Participants must indicate to which track their translations belong:

  • Text-only / Image-only / Multi-modal

    • see above

  • Domain-Aware / Domain-Unaware

    • Whether or not the full (English) Visual Genome was used in training.

  • Bilingual / Multilingual

    • Whether or not your model is multilingual, translating from English into all of the desired languages, or whether you used individual pairwise models.

  • Constrained / Non-Constrained

    • The limitations for the constrained systems track are as follows:

      • Allowed pretrained LLMs:

        • Llama-2-7B, Llama-2-13B, Mistral-7B

        • You may adapt / finetune / whatever these models using the provided constrained data only.

      • Allowed multimodal LLMs

        • CLIP, DALL-E, Gemini, LLaVA

        • You may adapt / finetune / whatever these models using the provided constrained data only. Mention if you use any other Multimodal LLMs.

      • Allowed pretrained LMs:

        • mBART, BERT, RoBERTa, XLM-RoBERTa, sBERT, LaBSE (all in all publicly available model sizes)

      • You may ONLY use the training data allowed for this year (linked below).

      • You may use any publicly available automatic quality metric during your development

      • Any basic linguistics tools (taggers, parsers, morphology analyzers, etc.)

  • Non-constrained submissions may use other data or pretrained models but need to specify what was used.

Training Data

The {Hindi, Bengali, Malayalam, Hausa} Visual Genome consists of:

  • 29k training examples

  • 1k dev set

  • 1.6k evaluation set

All the datasets use the same underlying set of images with a handful of differences due to sanity checks which were carried out in each of the languages independently.

Evaluation

WAT2024 Multi-Modal Task will be evaluated on:

  • 1.6k evaluation set of {Hindi, Bengali, Malayalam, Hausa} Visual Genome

  • 1.4k challenge set of {Hindi, Bengali, Malayalam, Hausa} Visual Genome

Means of evaluation:

  • Automatic metrics: BLEU, CHRF3, and others

  • Manual evaluation, subject to the availability of {Hindi, Bengali, Malayalam, Hausa} speakers

Registration

Please register your team by sending application following WAT application here

Paper and References

Organizers

  • Shantipriya Parida (Silo AI, Finland)

  • Ondřej Bojar (Charles University, Czech Republic)

  • Idris Abdulmumin (University of Pretoria, South Africa)

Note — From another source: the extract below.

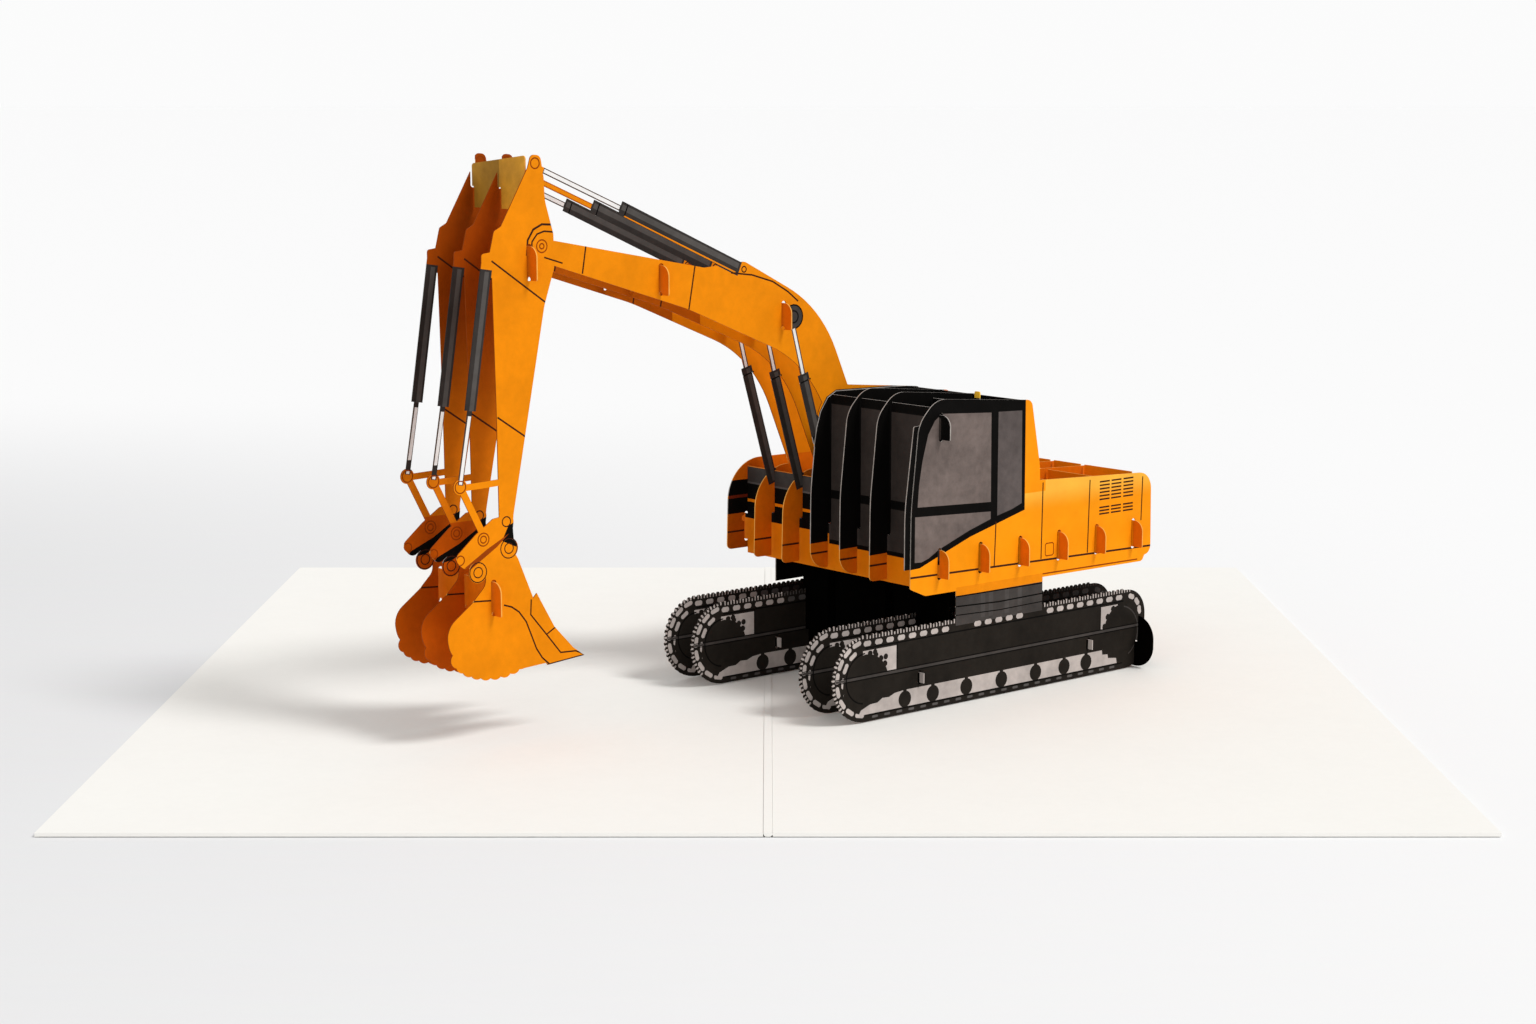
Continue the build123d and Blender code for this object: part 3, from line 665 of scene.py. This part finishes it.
def bucket_print(near):
    """The bucket's link, pins, seams and cutting edge."""
    zones = flat("black", [(-76.2, 51.6), (-74.2, 52.4), (-74.0, 46.4), (-78.0, 48.2)])
    if near:
        zones += flat("deep_orange", [
            (-76.0, 49.8), (-79.4, 47.0), (-86.6, 42.6), (-88.4, 43.0), (-82.2, 46.7),
        ])
    else:
        zones += flat("black", [
            (-75.0, 51.0), (-76.4, 48.0), (-84.2, 43.0), (-90.6, 42.0), (-88.6, 44.0), (-82.4, 46.6),
        ])
    zones += rings("line", -76.7, 52.6, 1.15, width=0.24)
    zones += rings("deep_orange", -83.1, 49.1, 0.8, 1.5, width=0.24)
    zones += rings("deep_orange", -89.5, 44.9, 1.1, width=0.24)
    zones += rings("deep_orange", -89.1, 61.8, 1.4, width=0.24)
    zones += rings("line", -76.1, 46.3, 1.2, 2.3, width=0.22)
    zones += rings("line", -84.7, 41.6, 1.2, 2.3, width=0.22)
    side_seam = [(-77.7, 33.1), (-75.6, 32.4), (-73.6, 31.0), (-71.6, 28.4), (-70.2, 25.0), (-68.8, 21.6),
                 (-67.2, 19.2), (-65.0, 17.2)]
    cutter = [(-70.1, 33.4), (-70.3, 29.9), (-65.9, 24.6), (-61.9, 19.7), (-57.6, 19.5), (-54.6, 18.2)]
    zones += lines("line", [(-91.0, 35.3), (-81.0, 34.6)], side_seam, width=0.32)
    zones += lines("line", cutter, [(-65.7, 24.7), (-62.6, 26.4)], [(-66.0, 17.3), (-55.2, 18.2)], width=0.3)
    return zones


# ---------------------------------------------------------------- cross slats

NEAR_TAB, FAR_TAB = -0.2, 74.4


def tab_print():
    """The tabs that stand out past the near and the far side sheet, printed darker as painted shade."""
    return flat("slice_orange", box(-5, 30, NEAR_TAB, 42), box(FAR_TAB, 30, 80, 42))


def windscreen_print():
    """The front of the house, seen between the slices: windscreen, dark bands, thin orange line."""
    near, cab_end, far = -0.3, 40.6, 76
    zones = flat("black", box(near, 35.7, cab_end, 80))
    zones += flat("screen", box(near, 49.7, cab_end, 71.8), box(near, 36.8, cab_end, 47.5))
    zones += flat("steel", box(cab_end, 47.6, far, 52.1))
    zones += flat("steel_light", box(cab_end, 47.6, far, 48.1))
    zones += flat("black", box(cab_end, 43.5, far, 47.6), box(cab_end, 38.3, far, 42.7))
    return zones + tab_print() + flat("black", box(-5, 60, NEAR_TAB, 80))


def roof_print():
    """Dark where the slat stands inside the cab, with the yellow end of the roof's edge."""
    return flat("black", box(-1, 53.5, 45, 75.6)) + flat("yellow", box(-1, 75.6, 5, 80)) + tab_print()


def tie_print():
    """Dark ties between the plates of a track, with pale pegs."""
    return flat("grey", box(-3, 5, -0.2, 12), box(51.0, 5, 53.8, 12))


# ---------------------------------------------------------------- building every sheet

def build_sheets():
    printed_sheet("near_side_sheet", near_side_print(), "house_orange")
    printed_sheet("cab_edge_strip", [], "black")
    for node in ("cab_slice_1", "cab_slice_2"):
        printed_sheet(node, slice_print("cab"), "slice_orange")
    dark_cut = {"orange": "deep_orange"}
    printed_sheet("arm_sheet_near", arm_print(True) + near_arm_cab(), "orange", edges=dark_cut)
    # the middle and far arm sheets are printed darker as painted shade, deepest on the stick and the bucket; the
    # boom's legs keep the plain orange where light reaches them
    for node in ("arm_sheet_middle", "arm_sheet_far"):
        zones = flat("stick_orange", box(-100, 51, -58, 140))
        zones += flat("bucket_orange", box(-100, 10, -50, 51)) + flat("orange", box(-8, 50, 60, 140))
        zones += slice_print("low") + arm_print(False, node == "arm_sheet_far")
        printed_sheet(node, zones, "shade_orange", edges=dark_cut)
    # the far side sheet is printed in the deepest painted-shade orange
    printed_sheet("far_side_sheet", slice_print("side"), "shade_orange", edges={"shade_orange": "edge"})
    # the pale pads under the house are darkened as painted shade
    printed_sheet("near_track_inner", shaded_under_house(track_print(), 27.0, 46.0), "soot")
    for node in ("far_track_inner", "far_track_outer"):
        printed_sheet(node, shaded_under_house(track_print(), 21.0, 27.0), "soot")
    for node in ("turntable_web_1", "turntable_web_2"):
        printed_sheet(node, [], "pitch")


def near_arm_cab():
    """The dark cab that hides the foot of the near boom, with a thin pale line along its edge."""
    cab = [(10, 36.2), (62, 36.8), (62, 74.6), (27.2, 75.2), (24.0, 73.6), (21.6, 70.0), (20.2, 64.0),
           (10, 60.0)]
    rim = [(19.6, 60.0), (20.7, 66.0), (22.0, 70.0), (24.4, 73.4), (27.2, 74.9), (60.0, 74.4)]
    # the house band under the cab is printed in the darker orange of painted shade
    zones = flat("slice_orange", box(10, 26, 104, 56)) + flat("black", cab)
    zones += lines("dark_edge", rim, width=0.22)
    return zones + lines("line", [(15.0, 33.7), (102.0, 33.7)], width=0.4)


def build_slats():
    printed_sheet("house_slat_1", windscreen_print(), "front_orange", across=True)
    printed_sheet("house_slat_2", roof_print(), "slat_orange", across=True)
    printed_sheet("house_slat_3", roof_print(), "slat_orange", across=True)
    for number in (4, 5, 6):
        printed_sheet(f"house_slat_{number}", tab_print(), "slat_orange", across=True)
    for node in ("frame_slat_1", "frame_slat_2", "anchor_slat"):
        printed_sheet(node, [], "pitch", across=True)
    for side in ("near", "far"):
        for number in (1, 2):
            printed_sheet(f"{side}_track_tie_{number}", tie_print(), "black", across=True)
    # the slat's part between the middle and far arm sheets is painted darker as painted shade
    printed_sheet("stick_top_slat", flat("olive_dark", box(51.8, 120, 66, 140)), "olive", across=True)
    # the arm's small slats are printed in the darker orange of painted shade
    for node in ("stick_pin_slat", "boom_middle_slat", "boom_bend_slat", "bucket_slat"):
        printed_sheet(node, [], "slice_orange", across=True)


def card_material():
    return paper("card_stock", (0.895, 0.880, 0.838), speck=0.010, roughness=0.7, coarse=0.004,
                 relief=0.12, gloss=0.2)


def dress_card():
    stock = card_material()
    for node in ("right_panel", "left_panel", "crease_bead"):
        mesh = frame["nodes"][node].data
        mesh.materials.clear()
        mesh.materials.append(stock)
    foot = frame["nodes"]["anchor_tab"].data
    foot.materials.clear()
    foot.materials.append(MATERIALS["black"])


# ---------------------------------------------------------------- studio

def floor_material():
    """Pale floor: darker towards its left side as painted falloff of the light from the right, and one even tone
    far away, like the backdrop.
    """
    material, tree, shader = new_material("studio_floor")
    place = tree.nodes.new("ShaderNodeTexCoord").outputs["Object"]
    split = tree.nodes.new("ShaderNodeSeparateXYZ")
    tree.links.new(place, split.inputs[0])
    across = ranged(tree, split.outputs["X"], FLOOR_LEFT_X, FLOOR_RIGHT_X, kind="SMOOTHSTEP")
    depth = ranged(tree, split.outputs["Y"], FLOOR_NEAR, FLOOR_FAR, kind="SMOOTHSTEP")
    grain = add(tree, "ShaderNodeTexNoise", Scale=60.0, Detail=6.0, Roughness=0.6)
    stretch = add(tree, "ShaderNodeMapping")
    stretch.inputs["Scale"].default_value = (0.6, 5.0, 1.0)
    tree.links.new(place, stretch.inputs["Vector"])
    tree.links.new(stretch.outputs["Vector"], grain.inputs["Vector"])
    tone = mix_colour(tree, across, rgba(LEFT_TONE), rgba(RIGHT_TONE))
    tone = mix_colour(tree, 0.04, tone, grain.outputs["Color"], "OVERLAY")
    tone = mix_colour(tree, depth, tone, rgba(FAR_TONE))
    tree.links.new(tone, shader.inputs["Base Color"])
    shader.inputs["Roughness"].default_value = 0.9
    shader.inputs["Specular IOR Level"].default_value = 0.1
    return material


def studio():
    bpy.ops.mesh.primitive_plane_add(size=FLOOR_SIZE, location=(0, FLOOR_Y, -FLOOR_DROP))
    floor = bpy.context.object
    floor.name = "studio_floor"
    floor.data.materials.append(floor_material())
    sky()
    sun("key", (0.70, -0.35, 0.90), 17, 0.57)
    sun("fill", (-0.35, -0.75, 0.45), 60, 0.10)


def sky():
    """An even pale backdrop that lights the scene softly and looks white to the camera."""
    world = bpy.data.worlds.new("studio_world")
    bpy.context.scene.world = world
    world.use_nodes = True
    tree = world.node_tree
    backdrop = tree.nodes["Background"]
    backdrop.inputs["Color"].default_value = rgba(BACKDROP)
    light = add(tree, "ShaderNodeBackground", Strength=SKY)
    light.inputs["Color"].default_value = (1.0, 1.0, 1.0, 1)
    seen = tree.nodes.new("ShaderNodeLightPath")
    mix = tree.nodes.new("ShaderNodeMixShader")
    tree.links.new(seen.outputs["Is Camera Ray"], mix.inputs["Fac"])
    tree.links.new(light.outputs["Background"], mix.inputs[1])
    tree.links.new(backdrop.outputs["Background"], mix.inputs[2])
    tree.links.new(mix.outputs["Shader"], tree.nodes["World Output"].inputs["Surface"])


def sun(name, towards, spread, share):
    """A soft sun; share is what it adds to a white surface that faces it."""
    data = bpy.data.lights.new(name, "SUN")
    data.angle = math.radians(spread)
    data.energy = share * math.pi
    light = bpy.data.objects.new(name, data)
    light.rotation_euler = Vector(towards).to_track_quat("Z", "Y").to_euler()
    bpy.context.collection.objects.link(light)


def camera():
    data = bpy.data.cameras.new("camera")
    data.lens = LENS
    data.sensor_width = SENSOR
    data.clip_start = 0.01
    camera_object = bpy.data.objects.new("camera", data)
    camera_object.location = (0.0, -CAMERA_BACK, CAMERA_HEIGHT + CARD_TOP)
    camera_object.rotation_euler = (math.radians(90 - CAMERA_DOWN), 0, 0)
    bpy.context.collection.objects.link(camera_object)
    bpy.context.scene.camera = camera_object


camera()
studio()
dress_card()
build_sheets()
build_slats()
bpy.context.scene.view_settings.view_transform = "Standard"
bpy.context.scene.view_settings.look = "None"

  • Shamsuddeen Hassan Muhammad (Imperial College London, UK)

  • Ibrahim Said Ahmad (Institute for Experimental AI, Northeastern University, USA)

Contact

License

The data is licensed under Creative Commons Attribution-NonCommercial-ShareAlike 4.0 International.

Acknowledgment

The datasets in this shared task were supported by the grant 19-26934X (Neural Representations in Multi-modal and Multi-lingual Modelling) of the Grant Agency of the Czech Republic.